The president of a Costa Rican company that sold reinsurance bonds to life settlement companies was sentenced today in Richmond, Va., to 60 years in prison for carrying out a half-billion-dollar fraud scheme that affected more than 3,500 victims throughout the United States and abroad.
Minor Vargas Calvo, 61, a citizen and resident of Costa Rica, is the majority owner of Provident Capital Indemnity (PCI) Ltd., an insurance and reinsurance company registered in the Commonwealth of Dominica and doing business in Costa Rica. He was convicted on April 30, 2012, of one count of conspiracy to commit mail and wire fraud, three counts of mail fraud, three counts of wire fraud and three counts of money laundering.
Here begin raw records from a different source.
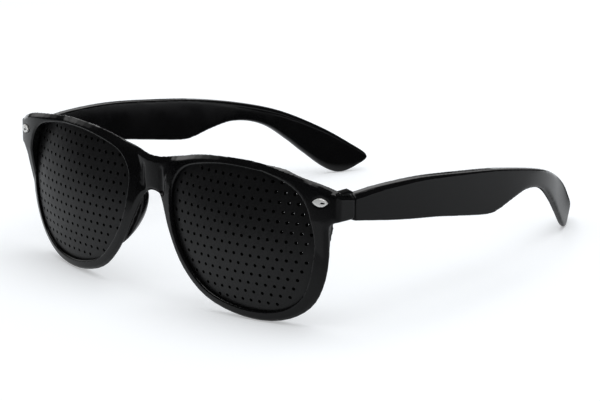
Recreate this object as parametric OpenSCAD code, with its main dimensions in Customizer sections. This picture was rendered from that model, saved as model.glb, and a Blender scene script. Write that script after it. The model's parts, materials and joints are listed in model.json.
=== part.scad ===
// Pinhole glasses: a moulded one-piece front, two perforated curved lenses and
// two folding temples on three-knuckle metal hinges.
//
// The shape is drawn level, seen from its front: X to the wearer's left, Y back
// towards the ears, Z up. Zero is the foremost point of the rims. stand() then
// leans it back until rims and temple tips touch the ground together.

/* [Front] */
// Width of one lens opening
lens_w = 54; // [50:0.5:56]
// Height of one lens opening
lens_h = 45; // [40:0.5:48]
// Gap between the two lens openings
bridge_w = 20; // [17:0.5:24]
// Width of the rim below and beside a lens
rim_w = 3.2; // [2.4:0.1:4.5]
// Width that the rim gains up to its end piece
rim_flare = 1.2; // [0:0.1:2]
// Height of the brow above the middle of a lens
brow_h = 2.4; // [1.2:0.1:5]
// Depth of the front from face to back
rim_depth = 3.6; // [3.4:0.1:5]
// Radius of the ball that each rim's face follows
rim_r = 78; // [70:1:95]
// Distance of each ball's centre from the middle of the front
crest_x = 25; // [20:1:32]
// Height of the bridge above the middle of the lenses
bridge_top = 19.6; // [15:0.2:20]
// Height of the nose arch above the middle of the lenses
arch_top = 8.2; // [4:0.2:10]
// Bevel along the outer edge of the rims
edge_bevel = 0.8; // [0.3:0.1:1.2]
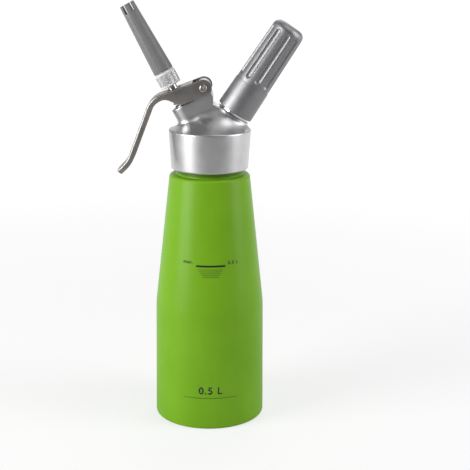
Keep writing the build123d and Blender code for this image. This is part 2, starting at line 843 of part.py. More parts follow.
def charger_solid(inset):
    """The charger's outside, or with an inset its inside, turned about the charger's axis."""
    neck = charger_neck_radius - inset
    body = charger_radius - inset
    low = charger_foot + inset
    neck_end = charger_foot + charger_neck_length
    body_start = neck_end + charger_shoulder_length
    body_end = charger_top - charger_dome_height
    with BuildPart() as solid:
        with BuildSketch(section_of(charger_frame)):
            with BuildLine():
                Polyline((0, charger_top - inset), (0, low), (neck, low), (neck, neck_end))
                Spline((neck, neck_end), (body, body_start), tangents=[(0, 1), (0, 1)])
                Line((body, body_start), (body, body_end))
                Spline((body, body_end), (0, charger_top - inset), tangents=[(0, 1), (-1, 0)])
            make_face()
        revolve(axis=Axis(charger_frame.origin, charger_frame.z_dir))
    return solid.part


with BuildPart() as gas_charger:
    add(charger_solid(0))
    add(charger_solid(charger_wall), mode=Mode.SUBTRACT)
    hole_end = charger_foot + 2 * charger_wall
    rod(charger_frame, pierced_hole_radius, charger_foot - cut_over, hole_end, Mode.SUBTRACT)
finish(gas_charger, "gas_charger")

insert_ridge = thread_ridge(
    charger_frame,
    insert_bore_radius,
    port_thread_depth,
    small_thread_lead,
    port_thread_turns,
    small_thread_foot,
    port_thread_low + small_thread_lead / 2,
    0,
    inward=True,
)
with BuildPart() as holder_insert:
    rod(charger_frame, insert_radius, insert_foot, insert_top)
    chamfer(rims(holder_insert, charger_frame)[0], length=insert_wall / 3)
    rod(charger_frame, insert_bore_radius, insert_foot - cut_over, insert_top + cut_over, Mode.SUBTRACT)
    add(insert_ridge)
finish(holder_insert, "holder_insert")

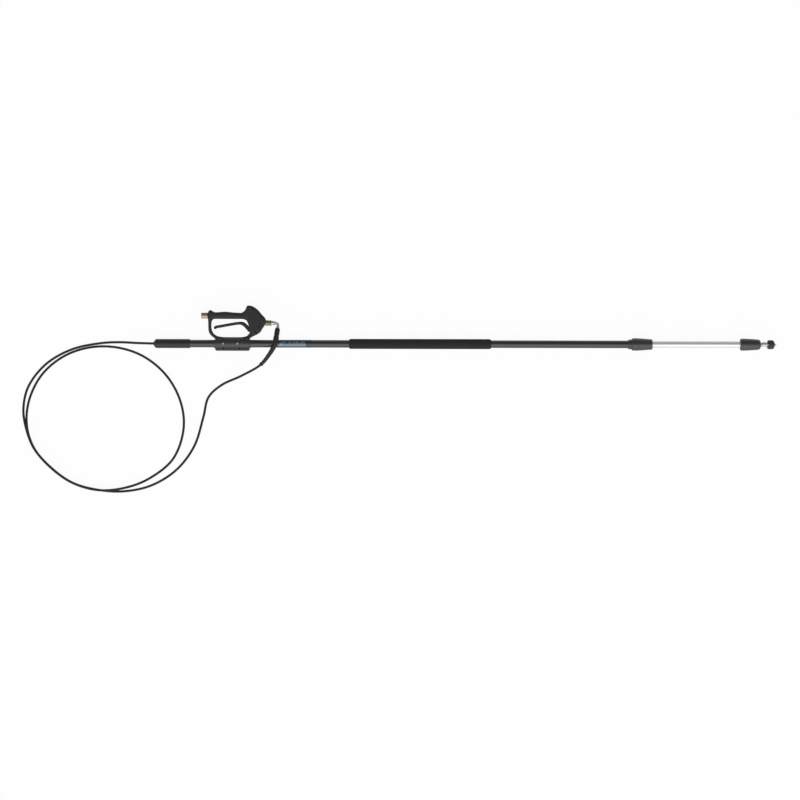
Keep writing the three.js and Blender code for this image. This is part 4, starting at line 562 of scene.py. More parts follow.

From 2004 through 2010, PCI sold at least $485 million of bonds to life settlement investment companies located in various countries, including the United States, the Netherlands, Germany, Canada and elsewhere. PCI’s clients, in turn, sold investment offerings backed by PCI’s bonds to thousands of investors around the world. Purchasers of PCI’s bonds were required to pay up-front payments of six to 11 percent of the underlying settlement as “premium” payments to PCI before the company would issue the bonds.
Evidence at trial showed that Vargas spent more than $23 million of his ill-gotten gains on his professional soccer teams in Costa Rica, his unrelated companies, his family and himself. Due, in part, to these expenditures, when it came time to make good on PCI’s promises to pay bond holders, Vargas resorted to yet more lies to justify PCI’s inability to do so.